109                           In any event, I have difficulty seeing how any such error, even if it does exist, can so easily be extricated from the factual conclusions the trial judge reached.  The application of this test is necessarily a complex undertaking.  It involves weighing multiple interrelated, and sometimes contradictory, factors.  The trial judge’s consideration of the relevant factors was necessarily a highly integrated one and, consequently, not easily amenable to extricating law from fact.

 

110                           To gain a thorough understanding of the dynamics at work at Christie and to determine whether the Oblates materially enhanced the risk of sexual assault, the nature and operation of the enterprise had to be assessed.  The trial judge did not ignore Mr. Saxey’s employment duties; he reviewed them in the context of the work environment created by the Oblates.  This review led him to conclude that there was a strong connection between the job duties and job-related powers given to Mr. Saxey and the tort committed.

 

111                           I see no basis for disturbing his unchallenged findings of fact or the legal conclusion he drew from them that vicarious liability should be imposed. However, even applying the higher threshold, I see no basis for interfering with the trial judge’s legal conclusion.
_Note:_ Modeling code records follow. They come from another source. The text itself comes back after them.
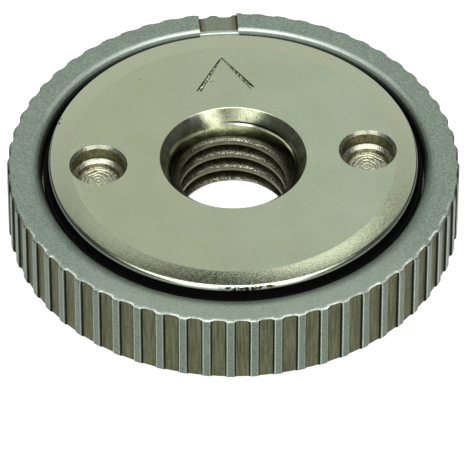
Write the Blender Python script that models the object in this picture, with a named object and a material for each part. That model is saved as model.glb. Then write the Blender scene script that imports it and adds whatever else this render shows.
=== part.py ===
"""Quick release nut for an angle grinder spindle, with its release mechanism.

The nut stands as it does on a bench: +Z runs up the spindle axis, and the origin is the
centre of the clamping face underneath. The index notch and the arrow's side face +Y, and the
two spanner holes lie on X.

How it works: a fluted ring turns on a threaded hub. Inside it, a cam ring holds six balls in
against a cone on the pressure flange, and so keeps the flange down on the disc. Turned
anticlockwise, the cam lets the balls out, the flange rises, and the nut comes off by hand.
Two arc springs turn the ring back.

All sizes are built up from the thread outwards and from the clamping face upwards, so that a
change of one size carries its neighbours along.
"""

import math

import bmesh
import bpy
from mathutils import Matrix, Vector

MM = 0.001

# Thread and hub sleeve
THREAD_MAJOR_R = 7.0 * MM
THREAD_MINOR_R = 5.918 * MM
THREAD_TOP_DEPTH = 3.25 * MM
MOUTH_FLARE = 1.2 * MM
EXIT_FLARE = 0.88 * MM
SLEEVE_WALL = 3.0 * MM

# Balls, cam and lift
BALL_COUNT = 6
BALL_R = 1.5 * MM
BALL_TRAVEL = 1.2 * MM
FLANGE_LIFT = 0.5 * MM
RING_TURN = math.radians(30.0)
CAM_OVERRUN = math.radians(6.5)
CAM_RETURN = math.radians(9.5)
CAM_THICKNESS = 2.5 * MM
CAM_SHOULDER = 0.35 * MM
CAM_LUG_COUNT = 4
CAM_LUG_WIDTH = 3.0 * MM
CAM_LUG_HEIGHT = 0.9 * MM

# Ball guide and its three guide pins
GUIDE_WEB = 2.1 * MM
GUIDE_PIN_COUNT = 3
GUIDE_PIN_R = 1.0 * MM
GUIDE_PIN_SOCKET = 1.6 * MM

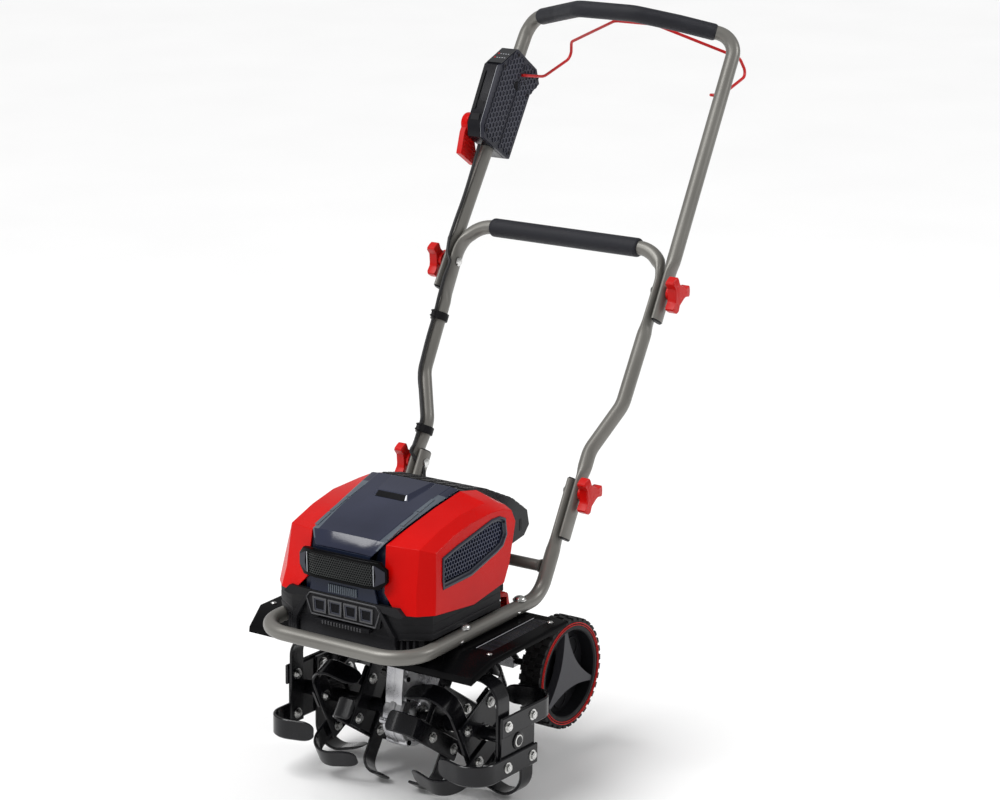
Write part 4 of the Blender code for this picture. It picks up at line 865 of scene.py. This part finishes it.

                                                                    

112                           In light of the foregoing, I would allow the appeal with costs throughout. 

Appeal dismissed, Abella J. dissenting.


Solicitors for the appellant:  Miller Thomson, Vancouver.

 

Solicitors for the respondent:  Dohm, Jaffer & Jeraj, Vancouver.

 

Solicitor for the intervener the Attorney General of Canada:  Attorney General of Canada, Vancouver.

 

Solicitor for the intervener the Attorney General of British Columbia:  Attorney General of British Columbia, Vancouver.